* START Data block *

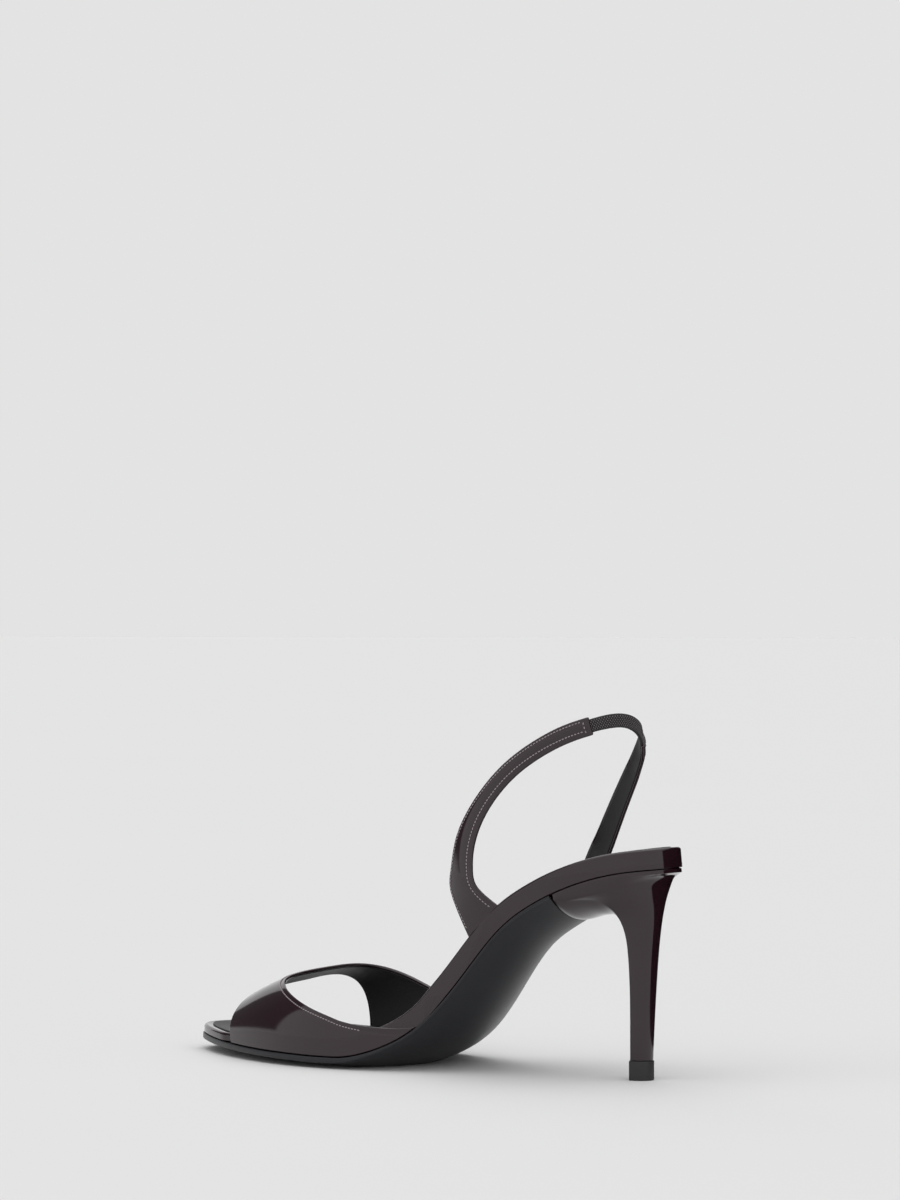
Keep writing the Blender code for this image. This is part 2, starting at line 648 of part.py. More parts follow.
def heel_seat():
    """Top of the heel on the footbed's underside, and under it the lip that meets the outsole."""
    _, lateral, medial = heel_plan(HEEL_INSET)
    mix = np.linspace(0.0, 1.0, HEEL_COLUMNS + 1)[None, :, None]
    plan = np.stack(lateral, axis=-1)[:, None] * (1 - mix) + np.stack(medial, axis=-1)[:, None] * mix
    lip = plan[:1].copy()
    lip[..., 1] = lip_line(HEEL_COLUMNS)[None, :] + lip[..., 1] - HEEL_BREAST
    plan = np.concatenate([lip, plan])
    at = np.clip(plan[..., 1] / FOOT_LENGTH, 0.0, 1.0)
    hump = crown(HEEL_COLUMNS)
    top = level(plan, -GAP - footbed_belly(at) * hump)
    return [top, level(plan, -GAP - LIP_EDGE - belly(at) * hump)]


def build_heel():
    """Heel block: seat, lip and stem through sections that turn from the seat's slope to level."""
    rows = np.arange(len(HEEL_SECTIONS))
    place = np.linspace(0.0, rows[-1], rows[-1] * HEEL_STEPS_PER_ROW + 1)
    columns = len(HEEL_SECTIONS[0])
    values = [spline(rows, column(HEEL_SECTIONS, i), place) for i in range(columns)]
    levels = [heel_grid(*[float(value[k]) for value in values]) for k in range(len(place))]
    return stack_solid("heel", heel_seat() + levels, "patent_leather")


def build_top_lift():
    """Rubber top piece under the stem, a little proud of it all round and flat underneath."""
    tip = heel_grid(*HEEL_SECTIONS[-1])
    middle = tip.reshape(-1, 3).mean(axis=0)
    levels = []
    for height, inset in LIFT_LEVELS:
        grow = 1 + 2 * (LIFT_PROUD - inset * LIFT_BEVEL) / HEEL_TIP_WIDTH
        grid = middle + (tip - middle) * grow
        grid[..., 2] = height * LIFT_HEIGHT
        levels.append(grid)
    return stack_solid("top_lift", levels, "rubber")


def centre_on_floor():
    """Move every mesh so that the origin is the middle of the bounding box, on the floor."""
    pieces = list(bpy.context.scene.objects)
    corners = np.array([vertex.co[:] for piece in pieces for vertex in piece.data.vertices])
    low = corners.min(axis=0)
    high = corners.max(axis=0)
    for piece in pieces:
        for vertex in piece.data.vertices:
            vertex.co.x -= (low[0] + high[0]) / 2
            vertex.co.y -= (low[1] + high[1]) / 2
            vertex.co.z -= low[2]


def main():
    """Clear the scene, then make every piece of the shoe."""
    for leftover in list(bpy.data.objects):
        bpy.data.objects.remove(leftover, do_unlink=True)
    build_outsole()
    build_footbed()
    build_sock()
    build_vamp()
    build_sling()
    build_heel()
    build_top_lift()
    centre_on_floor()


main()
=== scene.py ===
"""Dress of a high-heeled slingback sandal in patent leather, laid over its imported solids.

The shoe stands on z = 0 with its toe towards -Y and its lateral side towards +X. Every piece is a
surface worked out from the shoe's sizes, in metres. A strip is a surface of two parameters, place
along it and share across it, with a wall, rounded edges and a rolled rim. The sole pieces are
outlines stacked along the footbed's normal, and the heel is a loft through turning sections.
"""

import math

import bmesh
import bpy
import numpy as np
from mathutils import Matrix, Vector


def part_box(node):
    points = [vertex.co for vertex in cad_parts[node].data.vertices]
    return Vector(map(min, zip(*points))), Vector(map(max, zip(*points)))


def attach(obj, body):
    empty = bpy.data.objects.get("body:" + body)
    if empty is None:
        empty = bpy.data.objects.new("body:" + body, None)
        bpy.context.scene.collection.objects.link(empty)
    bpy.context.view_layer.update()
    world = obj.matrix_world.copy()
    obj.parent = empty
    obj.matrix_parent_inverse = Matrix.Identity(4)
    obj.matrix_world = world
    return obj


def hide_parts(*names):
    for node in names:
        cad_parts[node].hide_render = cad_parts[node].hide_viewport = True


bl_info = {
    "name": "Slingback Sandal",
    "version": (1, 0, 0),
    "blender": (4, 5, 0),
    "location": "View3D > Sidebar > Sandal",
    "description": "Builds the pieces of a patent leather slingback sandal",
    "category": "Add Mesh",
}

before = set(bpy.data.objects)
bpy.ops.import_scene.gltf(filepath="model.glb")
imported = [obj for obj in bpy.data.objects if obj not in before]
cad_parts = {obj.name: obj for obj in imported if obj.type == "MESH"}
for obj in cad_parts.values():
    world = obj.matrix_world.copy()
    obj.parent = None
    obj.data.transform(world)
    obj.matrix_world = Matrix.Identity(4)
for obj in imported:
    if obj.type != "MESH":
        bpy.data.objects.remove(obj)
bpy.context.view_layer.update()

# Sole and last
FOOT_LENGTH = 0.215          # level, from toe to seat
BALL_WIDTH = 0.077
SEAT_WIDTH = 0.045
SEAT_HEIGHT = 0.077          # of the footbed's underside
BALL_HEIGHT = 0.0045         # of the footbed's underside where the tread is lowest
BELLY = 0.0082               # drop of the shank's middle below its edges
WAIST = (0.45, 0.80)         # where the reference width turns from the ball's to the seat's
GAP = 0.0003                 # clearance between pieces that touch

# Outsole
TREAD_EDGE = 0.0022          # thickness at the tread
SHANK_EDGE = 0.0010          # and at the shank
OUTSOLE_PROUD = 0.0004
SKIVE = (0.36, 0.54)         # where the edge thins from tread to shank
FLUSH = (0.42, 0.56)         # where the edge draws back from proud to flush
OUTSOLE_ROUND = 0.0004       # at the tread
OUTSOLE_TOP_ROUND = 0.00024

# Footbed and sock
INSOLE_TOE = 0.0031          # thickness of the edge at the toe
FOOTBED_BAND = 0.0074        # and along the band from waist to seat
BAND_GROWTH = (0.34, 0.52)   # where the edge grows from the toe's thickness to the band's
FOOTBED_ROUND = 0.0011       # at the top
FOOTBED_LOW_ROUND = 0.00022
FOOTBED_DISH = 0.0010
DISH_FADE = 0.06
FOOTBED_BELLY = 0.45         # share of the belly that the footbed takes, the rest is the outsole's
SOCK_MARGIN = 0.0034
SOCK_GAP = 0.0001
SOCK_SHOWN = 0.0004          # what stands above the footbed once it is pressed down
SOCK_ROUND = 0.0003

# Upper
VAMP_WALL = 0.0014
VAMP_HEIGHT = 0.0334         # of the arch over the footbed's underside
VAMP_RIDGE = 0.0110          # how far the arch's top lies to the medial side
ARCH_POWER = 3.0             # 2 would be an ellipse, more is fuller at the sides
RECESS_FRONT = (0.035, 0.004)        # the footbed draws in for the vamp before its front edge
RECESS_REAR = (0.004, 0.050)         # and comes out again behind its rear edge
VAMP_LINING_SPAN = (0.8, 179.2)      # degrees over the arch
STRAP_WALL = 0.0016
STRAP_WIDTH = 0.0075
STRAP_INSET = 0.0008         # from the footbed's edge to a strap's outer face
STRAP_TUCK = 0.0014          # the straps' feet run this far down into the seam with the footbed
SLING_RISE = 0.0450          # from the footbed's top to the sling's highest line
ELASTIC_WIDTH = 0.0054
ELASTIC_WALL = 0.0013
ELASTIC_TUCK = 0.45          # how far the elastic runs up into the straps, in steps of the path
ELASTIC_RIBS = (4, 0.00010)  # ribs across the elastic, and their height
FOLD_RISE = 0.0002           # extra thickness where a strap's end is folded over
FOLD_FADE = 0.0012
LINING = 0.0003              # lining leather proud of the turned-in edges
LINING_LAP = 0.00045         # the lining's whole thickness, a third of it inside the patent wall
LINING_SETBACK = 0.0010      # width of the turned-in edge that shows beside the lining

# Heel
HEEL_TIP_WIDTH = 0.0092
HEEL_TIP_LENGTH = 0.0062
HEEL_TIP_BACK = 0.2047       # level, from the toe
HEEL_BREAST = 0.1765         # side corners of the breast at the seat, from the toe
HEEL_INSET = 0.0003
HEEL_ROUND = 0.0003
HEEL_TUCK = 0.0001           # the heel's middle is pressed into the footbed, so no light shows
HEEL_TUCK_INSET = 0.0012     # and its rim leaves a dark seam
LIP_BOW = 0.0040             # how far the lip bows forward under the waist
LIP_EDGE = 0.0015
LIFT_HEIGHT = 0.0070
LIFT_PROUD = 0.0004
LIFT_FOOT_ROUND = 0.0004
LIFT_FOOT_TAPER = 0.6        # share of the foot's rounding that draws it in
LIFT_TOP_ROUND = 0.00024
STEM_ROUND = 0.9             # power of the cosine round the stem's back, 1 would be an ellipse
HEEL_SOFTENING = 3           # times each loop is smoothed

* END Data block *

§ Your instructions
Taking the material above, extract exactly and only the lines from the line with "cad_parts[node].hide_render = cad_parts[node].hide_viewport" to the line with "imported = [obj", inclusive of both.

§ Answer to this problem
        cad_parts[node].hide_render = cad_parts[node].hide_viewport = True


bl_info = {
    "name": "Slingback Sandal",
    "version": (1, 0, 0),
    "blender": (4, 5, 0),
    "location": "View3D > Sidebar > Sandal",
    "description": "Builds the pieces of a patent leather slingback sandal",
    "category": "Add Mesh",
}

before = set(bpy.data.objects)
bpy.ops.import_scene.gltf(filepath="model.glb")
imported = [obj for obj in bpy.data.objects if obj not in before]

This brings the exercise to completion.